Chesterfield native Kasi Farmer knows the dangers of alcohol consumption. It is something she has learned during the past five years as a participant in the Virginia Department of Alcoholic Beverage Control’s (ABC) Youth Alcohol and Drug Abuse Prevention Project (YADAPP). Farmer is more than ready to once more help guide others through the program that has had a profound impact on her life.
“It has changed my life tremendously,” said Farmer. “It has made me a better person and led me to live a life free of alcohol and drugs.”
This year the Virginia Commonwealth University student will participate in the young adult program as an intern, its top leadership role. The year-long, youth-led substance use prevention effort is launched during a five-day conference held annually at Longwood University, which is set for July 17-21.
YADAPP empowers high school students to become involved in keeping their communities alcohol and drug free. Hundreds of motivated students gather annually at the five-day event, which features engaging workshops and presentations. Participants discuss issues young adults face in school and create customized Strategies to Act Now (STAN) Plans to deter alcohol and drug use. The students implement these plans during the following school year.
High school students who attend YADAPP have the opportunity to network with young leaders like Farmer, who have participated in high school peer leadership substance use prevention through YADAPP. She is one of only four college students who make up the group of interns who began as YADAPP participants and worked their way through three levels of peer leadership to become conference leaders. Interns are selected the year prior to the conference and start planning nine months before the event.
The YADAPP interns’ responsibilities range from planning the conference agenda to helping train youth staff and from preparing materials to coordinating activities. “The interns build leadership skills and gain marketing, logistics management, budgeting and public speaking experience,” said Virginia ABC Education and Prevention Manager Katie Weaks. “They provide inspiration to the younger students and motivate them to spread a prevention message in their schools and communities.”
YADAPP teams are made up of four high school students and one adult sponsor. Student participants are rising ninth through twelfth graders. The adult sponsors are affiliated with a high school (guidance counselor, teacher, resource officer, coach), involved with a community group or belong to a faith-based organization.
Early enrollment, which opens March 1, costs $300 per team ($60 per person) until April 30. The price then increases to $400 per team until the July 1 enrollment deadline. The fee includes lodging and meals at Longwood University and all conference materials for four students and one adult for the entire week. Online enrollment will be available March 1 at www.yadapp.com.

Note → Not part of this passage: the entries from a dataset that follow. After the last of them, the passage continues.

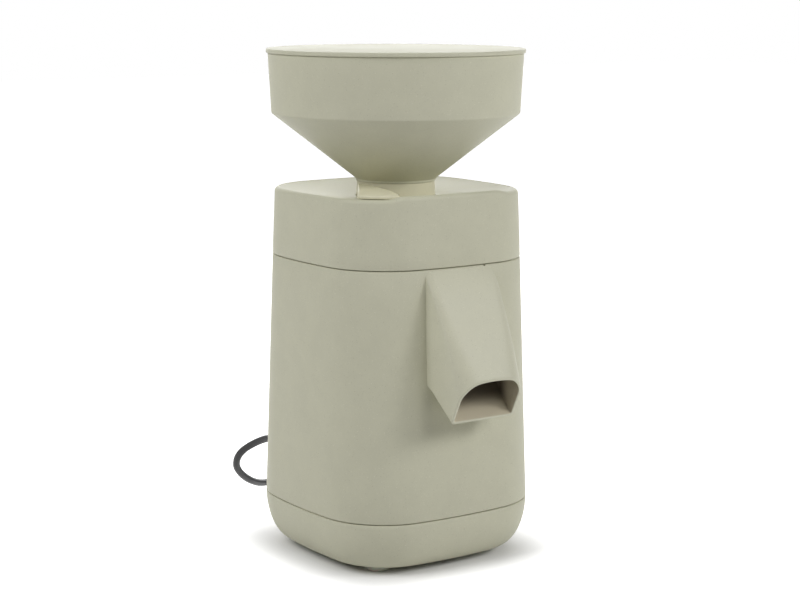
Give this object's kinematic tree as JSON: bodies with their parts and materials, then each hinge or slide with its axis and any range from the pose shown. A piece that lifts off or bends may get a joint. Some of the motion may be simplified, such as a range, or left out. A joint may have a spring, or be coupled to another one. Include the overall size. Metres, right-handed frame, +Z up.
{
  "type": "electric grain mill",
  "caption": "Stone grain mill with a rounded square housing, a slanted flour spout, a round lidded hopper, a thumb lever for fineness and a coiled mains cord.",
  "frame": {"origin": "on the mill's upright axis, in the plane that the feet stand on", "axes": "+Z up along the motor shaft; the flour spout faces -Y; +X is to the right of someone who looks at the front"},
  "size_m": [0.2053, 0.3286, 0.355],
  "materials": {
    "fibre_plastic": "matt, pressed natural-fibre plastic with fine flecks",
    "foot_rubber": "matt, whitish translucent",
    "black_rubber": "matt",
    "cord_black": "satin",
    "steel": "turned",
    "nickel": "plated",
    "cast_alloy": "as cast",
    "copper": "lacquered copper wire",
    "millstone": "sintered corundum ceramic, rough",
    "black_plastic": "fine texture",
    "grey_plastic": "plain",
    "white_plastic": "plain"
  },
  "bodies": {
    "housing": {"rubber_feet": "foot_rubber", "base_pan": "fibre_plastic", "base_screws": "steel", "main_casing": "fibre_plastic", "head_casing": "fibre_plastic", "head_screws": "steel", "outlet_spout": "fibre_plastic", "motor_plate": "steel", "motor_isolators": "black_rubber", "lower_shield": "cast_alloy", "upper_shield": "cast_alloy", "stator_core": "steel", "windings": "copper", "motor_bolts": "steel", "bearing_outer_rings": "steel", "run_capacitor": "grey_plastic", "terminal_block": "white_plastic", "thermal_cutout": "black_plastic", "milling_chamber": "cast_alloy", "shaft_seal": "black_rubber", "chamber_cover": "cast_alloy", "cover_screws": "steel", "guide_pins": "steel", "stone_springs": "steel", "power_switch": "black_plastic", "cord_gland": "black_rubber", "power_cord": "cord_black", "cord_coil": "cord_black", "mains_plug": "black_plastic", "plug_pins": "nickel"},
    "rotor": {"motor_shaft": "steel", "bearing_inner_rings": "steel", "bearing_balls": "steel", "rotor_core": "steel", "cooling_fan": "black_plastic", "stone_carrier": "cast_alloy", "lower_stone": "millstone", "stone_nut": "steel"},
    "stone_slide": {"stone_holder": "cast_alloy", "upper_stone": "millstone"},
    "adjuster": {"grinding_ring": "fibre_plastic", "thumb_lever": "fibre_plastic"},
    "hopper": {"grain_hopper": "fibre_plastic"},
    "lid": {"hopper_lid": "fibre_plastic"},
    "rocker": {"switch_rocker": "black_plastic"}
  },
  "joints": [
    {"name": "motor_spin", "type": "hinge", "parent": "housing", "child": "rotor", "pos_m": [0, 0, 0.12], "axis": [0, 0, 1], "continuous": true},
    {"name": "grind_adjust", "type": "hinge", "parent": "housing", "child": "adjuster", "pos_m": [0, 0, 0.25], "axis": [0, 0, 1], "range_deg": [-90, 0]},
    {"name": "stone_lift", "type": "slide", "parent": "housing", "child": "stone_slide", "axis": [0, 0, 1], "range_m": [0, 0.002], "deforming": ["stone_springs"]},
    {"name": "hopper_lift", "type": "slide", "parent": "adjuster", "child": "hopper", "axis": [0, 0, 1], "range_m": [0, 0.03]},
    {"name": "lid_lift", "type": "slide", "parent": "hopper", "child": "lid", "axis": [0, 0, 1], "range_m": [0, 0.04]},
    {"name": "power_rock", "type": "hinge", "parent": "housing", "child": "rocker", "pos_m": [0.028, 0.07688, 0.082], "axis": [1, 0, 0], "range_deg": [-18, 0]}
  ],
  "couplings": [
    {"joint": "stone_lift", "follows": "grind_adjust", "m_per_rad": -0.001273}
  ]
}
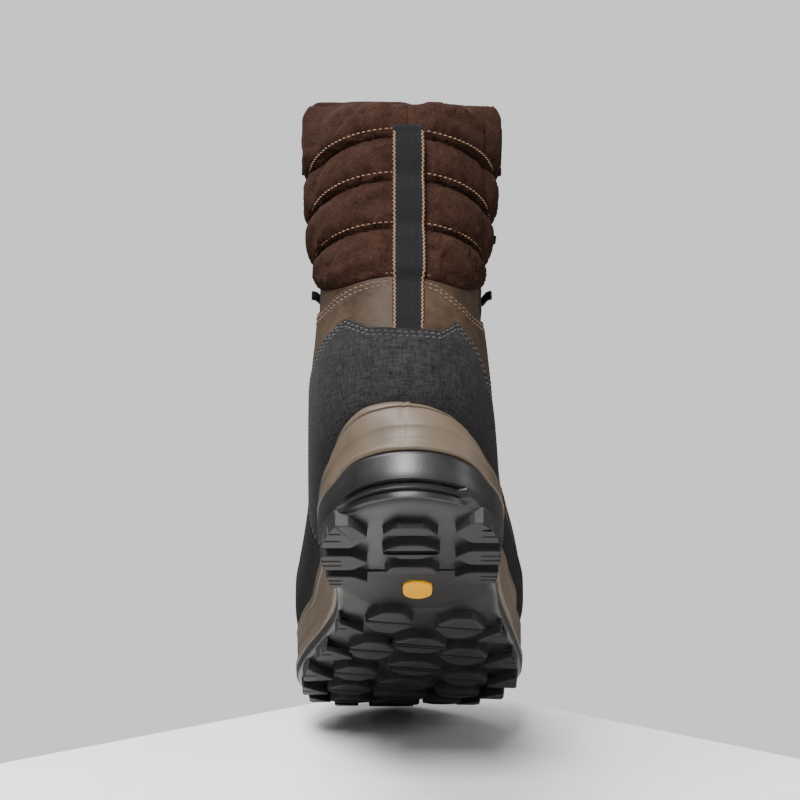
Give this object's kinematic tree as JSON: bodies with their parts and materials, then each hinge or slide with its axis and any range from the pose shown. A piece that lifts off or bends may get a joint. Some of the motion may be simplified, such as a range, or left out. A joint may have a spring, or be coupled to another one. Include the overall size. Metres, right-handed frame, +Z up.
{
  "type": "insulated hunting boot",
  "caption": "Laced, insulated leather hunting boot for the right foot, with a quilted collar, a lugged rubber sole and a removable footbed.",
  "frame": {"origin": "on the ground under the middle lug of the heel", "axes": "+Z up, +Y from heel to toe, +X to the outer side of the right foot"},
  "size_m": [0.1172, 0.3101, 0.3028],
  "materials": {
    "leather": "oiled nubuck",
    "suede": "brushed suede",
    "textile": "coarse abrasion-proof weave",
    "tongue": "woven nylon",
    "webbing": "herringbone webbing",
    "lining": "napped lining over insulation",
    "lace": "braided cord",
    "rubber": "moulded rubber",
    "shank": "satin moulding",
    "foam": "satin polyurethane",
    "insert": "smooth moulding",
    "board": "fibre board",
    "footbed": "knit over foam",
    "metal": "black lacquer",
    "aglet": "clear film over braid"
  },
  "bodies": {
    "boot": {"outsole": "rubber", "shank_plate": "shank", "sole_insert": "insert", "midsole": "foam", "insole_board": "board", "toe_puff": "board", "heel_counter": "board", "insulated_liner": "lining", "vamp": "leather", "medial_quarter": "leather", "lateral_quarter": "leather", "heel_counter_cover": "leather", "heel_panel": "textile", "toe_rand": "rubber", "medial_eyestay": "leather", "lateral_eyestay": "leather", "medial_collar_pad": "suede", "lateral_collar_pad": "suede", "back_strap": "webbing", "medial_lace_loop_1": "metal", "lateral_lace_loop_1": "metal", "medial_lace_loop_2": "metal", "lateral_lace_loop_2": "metal", "medial_lace_loop_3": "metal", "lateral_lace_loop_3": "metal", "medial_lace_loop_4": "metal", "lateral_lace_loop_4": "metal", "medial_lace_hook_5": "metal", "lateral_lace_hook_5": "metal", "medial_lace_hook_6": "metal", "lateral_lace_hook_6": "metal", "medial_lace_hook_7": "metal", "lateral_lace_hook_7": "metal", "lace_run": "lace", "lace_knot": "lace", "medial_bow_loop": "lace", "lateral_bow_loop": "lace", "medial_lace_end": "lace", "lateral_lace_end": "lace", "medial_aglet": "aglet", "lateral_aglet": "aglet"},
    "tongue": {"tongue": "tongue"},
    "footbed": {"footbed": "footbed"}
  },
  "joints": [
    {"name": "tongue_tilt", "type": "hinge", "parent": "boot", "child": "tongue", "pos_m": [-0.0045, 0.118, 0.097], "axis": [1, 0, 0], "range_deg": [0, 9], "stiffness_Nm_per_rad": 1.5},
    {"name": "footbed_lift", "type": "hinge", "parent": "boot", "child": "footbed", "pos_m": [0, 0.238, 0.046], "axis": [-1, 0, 0], "range_deg": [0, 6]}
  ]
}
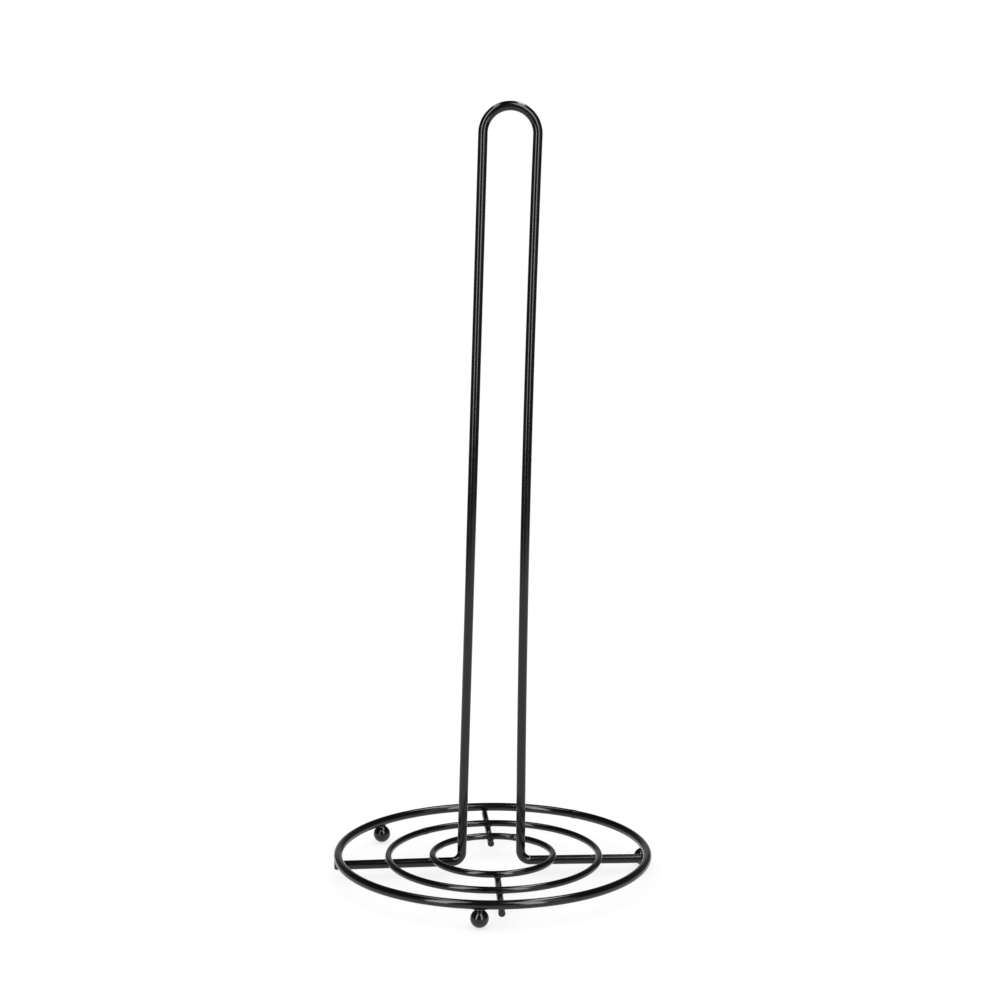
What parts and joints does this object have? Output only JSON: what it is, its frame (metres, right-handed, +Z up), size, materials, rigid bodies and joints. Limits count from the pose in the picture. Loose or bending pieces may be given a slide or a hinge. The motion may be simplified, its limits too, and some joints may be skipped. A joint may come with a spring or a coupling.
{
  "type": "paper towel holder",
  "caption": "Free-standing welded wire paper towel holder: a tall narrow arched loop standing on concentric wire rings with cross bars and small ball feet, coated black.",
  "frame": {"origin": "on the surface the holder stands on, under the common centre of the rings", "axes": "+Z up; the upright loop stands in the XZ plane with its foot runs along X; -Y is the front"},
  "size_m": [0.1476, 0.1473, 0.35],
  "materials": {
    "black_coating": "smooth semi-gloss black coating over steel wire"
  },
  "bodies": {
    "root": {"outer_ring": "black_coating", "middle_ring": "black_coating", "inner_ring": "black_coating", "upright_loop": "black_coating", "front_cross_bar": "black_coating", "rear_cross_bar": "black_coating", "ball_foot_front": "black_coating", "ball_foot_rear_left": "black_coating", "ball_foot_right": "black_coating"}
  },
  "joints": []
}
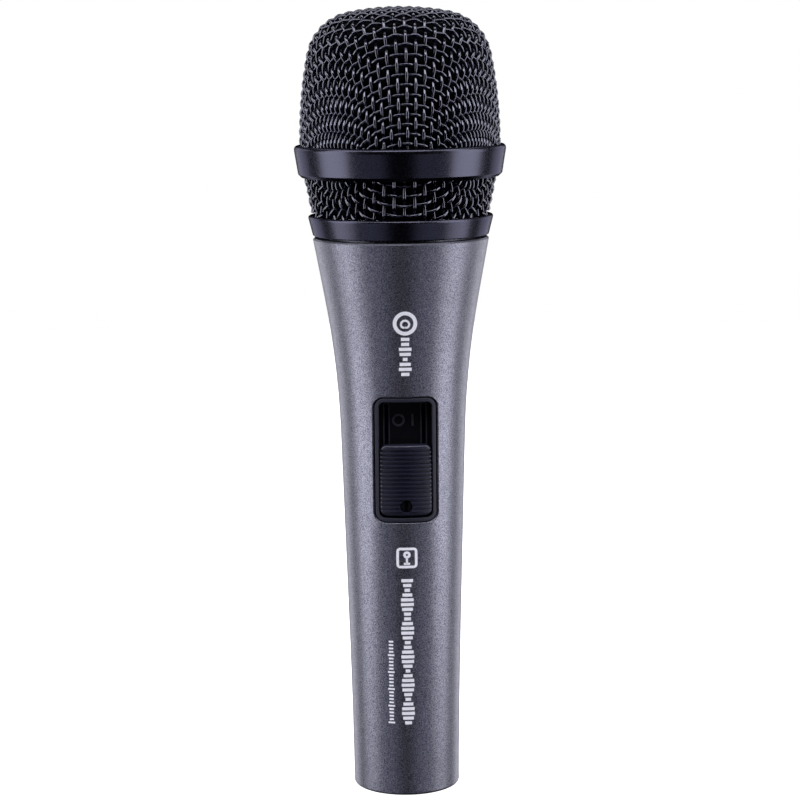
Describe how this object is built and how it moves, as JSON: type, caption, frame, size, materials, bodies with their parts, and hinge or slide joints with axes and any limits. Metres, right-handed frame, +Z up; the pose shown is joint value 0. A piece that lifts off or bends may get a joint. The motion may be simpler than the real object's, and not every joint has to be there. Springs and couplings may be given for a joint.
{
  "type": "dynamic microphone",
  "caption": "Handheld dynamic vocal microphone with a tapered metal handle, woven wire basket, slide switch and three-pin connector.",
  "frame": {"origin": "centre of the handle's flat end face, where the cable plugs in", "axes": "+Z up the microphone's axis towards the basket; the switch faces -Y; +X to the right seen from the switch side"},
  "size_m": [0.048, 0.048, 0.18],
  "materials": {
    "bobbin_plastic": "natural nylon",
    "capsule_plastic": "moulded glass-filled plastic",
    "carriage_plastic": "natural acetal",
    "carrier_metal": "turned",
    "chamber_plastic": "moulded",
    "circuit_board": "black-green solder mask on glass laminate",
    "coil_copper": "enamelled copper wire",
    "contact_plating": "gold plated",
    "diaphragm_film": "clear polyester film",
    "felt_cloth": "thin acoustic felt",
    "foam_black": "open-cell foam",
    "handle_paint": "fine metallic anthracite lacquer, satin",
    "insert_plastic": "moulded",
    "lead_bare": "PVC insulation",
    "lead_black": "PVC insulation",
    "lead_red": "PVC insulation",
    "magnet_nickel": "nickel plated neodymium",
    "magnet_steel": "zinc plated steel",
    "pin_metal": "nickel plated brass",
    "ring_lacquer": "semi-gloss black lacquer",
    "screw_steel": "zinc plated",
    "shock_rubber": "matt moulded",
    "switch_plastic": "moulded satin",
    "tray_plastic": "moulded satin",
    "wire_lacquer": "black lacquered woven steel wire"
  },
  "bodies": {
    "handle": {"handle_shell": "handle_paint", "capsule_carrier": "carrier_metal", "shock_mount": "shock_rubber", "switch_tray": "tray_plastic", "switch_board": "circuit_board", "board_tracks": "contact_plating", "board_screws": "screw_steel", "xlr_insert": "insert_plastic", "xlr_pin_1": "pin_metal", "xlr_pin_2": "pin_metal", "xlr_pin_3": "pin_metal", "xlr_ground_spring": "contact_plating", "xlr_set_screw": "screw_steel", "connector_lead_1": "lead_bare", "connector_lead_2": "lead_red", "connector_lead_3": "lead_black", "capsule_lead_red": "lead_red", "capsule_lead_black": "lead_black"},
    "switch_slider": {"switch_slider": "switch_plastic", "lock_screw": "tray_plastic", "slider_carriage": "carriage_plastic", "wiper_contact": "contact_plating"},
    "capsule": {"capsule_frame": "capsule_plastic", "magnet_cup": "magnet_steel", "magnet": "magnet_nickel", "pole_plate": "magnet_steel", "hum_coil_bobbin": "bobbin_plastic", "hum_coil_winding": "coil_copper", "front_cover": "capsule_plastic", "front_felt": "felt_cloth", "rear_chamber": "chamber_plastic", "chamber_foam": "foam_black", "terminal_board": "circuit_board", "capsule_terminals": "contact_plating"},
    "diaphragm": {"diaphragm": "diaphragm_film", "voice_coil": "coil_copper"},
    "foam_liner": {"foam_liner": "foam_black"},
    "grille": {"grille_dome": "wire_lacquer", "grille_band": "wire_lacquer", "waist_ring": "ring_lacquer", "base_ring": "ring_lacquer"}
  },
  "joints": [
    {"name": "switch_slide", "type": "slide", "parent": "handle", "child": "switch_slider", "axis": [0, 0, 1], "range_m": [0, 0.0095]},
    {"name": "grille_lift", "type": "slide", "parent": "handle", "child": "foam_liner", "axis": [0, 0, 1], "range_m": [0, 0.06]},
    {"name": "grille_unscrew", "type": "hinge", "parent": "foam_liner", "child": "grille", "pos_m": [0, 0, 0.1287], "axis": [0, 0, 1], "range_deg": [0, 1080]},
    {"name": "capsule_float", "type": "slide", "parent": "handle", "child": "capsule", "axis": [0, 0, 1], "range_m": [-0.0006, 0.0006], "stiffness_N_per_m": 5000, "springref_m": 0.0001, "deforming": ["shock_mount"]},
    {"name": "diaphragm_travel", "type": "slide", "parent": "capsule", "child": "diaphragm", "axis": [0, 0, 1], "range_m": [-0.0002, 0.0002], "stiffness_N_per_m": 300}
  ]
}
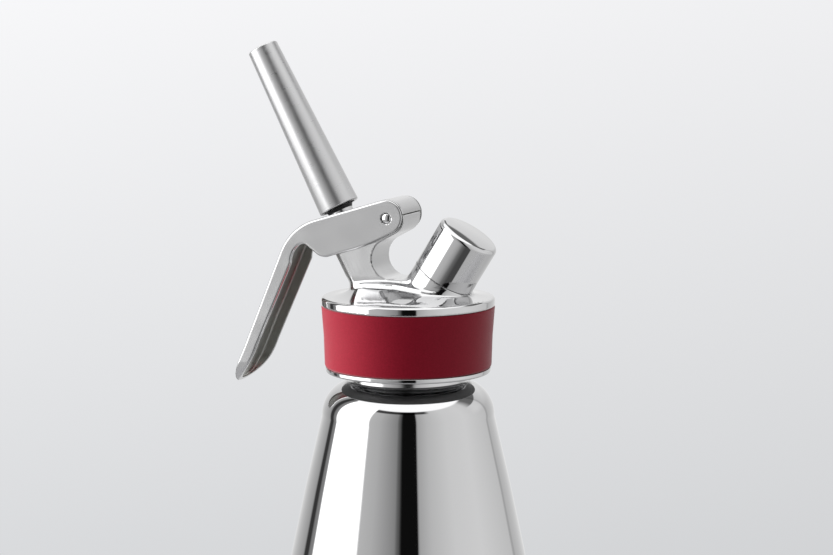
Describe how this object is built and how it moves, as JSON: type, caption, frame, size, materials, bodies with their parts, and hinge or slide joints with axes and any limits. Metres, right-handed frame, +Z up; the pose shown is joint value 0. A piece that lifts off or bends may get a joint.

Since its inception 33 years ago, YADAPP has impacted the lives of over 11,000 students throughout Virginia.
The Virginia Department of Alcoholic Beverage Control (ABC) is a major source of revenue for the commonwealth, contributing more than $1.9 billion to the general fund in the last five years. The agency currently operates 364 state stores. Its Bureau of Law Enforcement oversees more than 17,000 ABC licensed establishments while the Hearings and Appeals Division considers more than 700 cases each year. The agency also provides alcohol education and prevention programs for people of all ages. Now marking its 83rd year, ABC remains committed to progress and innovation in carrying out its control, service and revenue mission.